▶ [Raw data]
•••
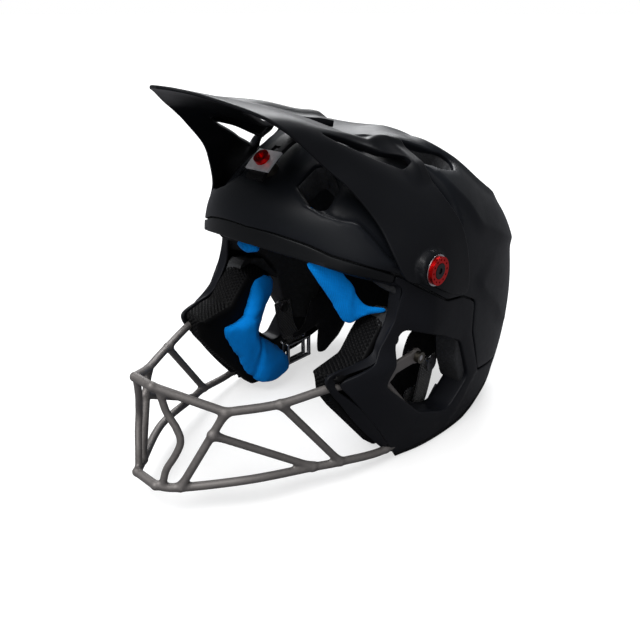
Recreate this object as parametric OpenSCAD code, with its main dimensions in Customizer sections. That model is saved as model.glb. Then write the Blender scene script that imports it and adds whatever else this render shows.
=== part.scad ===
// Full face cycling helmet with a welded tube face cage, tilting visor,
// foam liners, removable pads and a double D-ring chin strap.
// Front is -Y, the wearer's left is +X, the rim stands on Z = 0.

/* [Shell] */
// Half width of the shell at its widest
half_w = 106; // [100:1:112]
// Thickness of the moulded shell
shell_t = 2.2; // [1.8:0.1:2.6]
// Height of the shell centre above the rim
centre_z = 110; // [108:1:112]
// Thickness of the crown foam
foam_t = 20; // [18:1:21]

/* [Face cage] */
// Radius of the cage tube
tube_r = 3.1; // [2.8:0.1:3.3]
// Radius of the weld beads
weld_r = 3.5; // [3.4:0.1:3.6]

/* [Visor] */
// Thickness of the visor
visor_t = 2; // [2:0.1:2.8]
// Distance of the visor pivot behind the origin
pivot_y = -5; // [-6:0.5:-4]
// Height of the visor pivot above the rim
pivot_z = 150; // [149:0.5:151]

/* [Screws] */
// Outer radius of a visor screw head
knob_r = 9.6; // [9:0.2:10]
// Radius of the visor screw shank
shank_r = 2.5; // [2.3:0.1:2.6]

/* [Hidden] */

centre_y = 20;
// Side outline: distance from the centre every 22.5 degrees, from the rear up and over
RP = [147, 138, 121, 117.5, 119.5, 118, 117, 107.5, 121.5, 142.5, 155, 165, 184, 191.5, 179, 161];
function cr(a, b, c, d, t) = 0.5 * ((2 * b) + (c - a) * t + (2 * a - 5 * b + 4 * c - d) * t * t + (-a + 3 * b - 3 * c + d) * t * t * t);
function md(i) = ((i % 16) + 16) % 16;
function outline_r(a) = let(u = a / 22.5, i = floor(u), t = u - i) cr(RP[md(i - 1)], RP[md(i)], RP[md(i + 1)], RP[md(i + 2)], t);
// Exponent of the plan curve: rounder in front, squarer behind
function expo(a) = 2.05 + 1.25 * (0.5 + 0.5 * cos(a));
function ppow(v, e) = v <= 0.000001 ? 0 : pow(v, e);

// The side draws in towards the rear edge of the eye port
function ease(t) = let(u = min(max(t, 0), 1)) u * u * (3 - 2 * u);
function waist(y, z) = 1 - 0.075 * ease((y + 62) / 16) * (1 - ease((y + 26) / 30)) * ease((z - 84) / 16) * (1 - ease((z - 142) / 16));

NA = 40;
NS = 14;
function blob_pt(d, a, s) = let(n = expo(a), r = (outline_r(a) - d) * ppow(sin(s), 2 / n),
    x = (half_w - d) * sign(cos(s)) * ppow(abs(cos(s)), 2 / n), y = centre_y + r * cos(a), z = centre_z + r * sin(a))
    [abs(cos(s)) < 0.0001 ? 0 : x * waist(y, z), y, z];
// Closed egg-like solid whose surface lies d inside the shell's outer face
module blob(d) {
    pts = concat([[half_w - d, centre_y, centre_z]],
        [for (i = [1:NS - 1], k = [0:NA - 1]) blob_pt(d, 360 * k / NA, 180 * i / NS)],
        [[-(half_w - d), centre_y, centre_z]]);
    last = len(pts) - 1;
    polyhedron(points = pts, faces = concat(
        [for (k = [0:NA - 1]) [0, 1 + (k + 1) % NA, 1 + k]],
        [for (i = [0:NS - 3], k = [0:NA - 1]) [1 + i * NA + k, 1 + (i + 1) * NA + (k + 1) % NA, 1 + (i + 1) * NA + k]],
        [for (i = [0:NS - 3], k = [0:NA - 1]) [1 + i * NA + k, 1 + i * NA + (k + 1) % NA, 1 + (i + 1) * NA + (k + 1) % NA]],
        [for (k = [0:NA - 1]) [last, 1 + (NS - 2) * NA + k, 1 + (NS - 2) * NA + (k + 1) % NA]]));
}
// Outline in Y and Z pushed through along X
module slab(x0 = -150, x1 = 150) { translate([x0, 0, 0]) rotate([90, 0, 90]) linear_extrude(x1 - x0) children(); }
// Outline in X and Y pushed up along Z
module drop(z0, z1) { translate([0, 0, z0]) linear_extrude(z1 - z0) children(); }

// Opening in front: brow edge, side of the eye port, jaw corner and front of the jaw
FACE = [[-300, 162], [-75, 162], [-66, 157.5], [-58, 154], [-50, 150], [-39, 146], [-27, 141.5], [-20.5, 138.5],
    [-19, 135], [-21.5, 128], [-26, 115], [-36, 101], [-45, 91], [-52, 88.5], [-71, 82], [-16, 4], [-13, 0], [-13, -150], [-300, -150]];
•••
▶ [Task prompt]
Everything from the first line of the data through the line containing "stands on Z = 0." should be echoed exactly. Add nothing.

▶ [Task response]
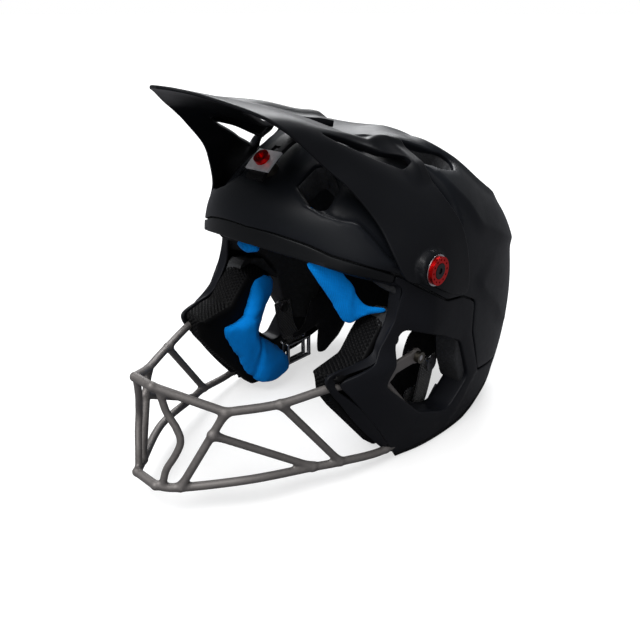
Recreate this object as parametric OpenSCAD code, with its main dimensions in Customizer sections. That model is saved as model.glb. Then write the Blender scene script that imports it and adds whatever else this render shows.
=== part.scad ===
// Full face cycling helmet with a welded tube face cage, tilting visor,
// foam liners, removable pads and a double D-ring chin strap.
// Front is -Y, the wearer's left is +X, the rim stands on Z = 0.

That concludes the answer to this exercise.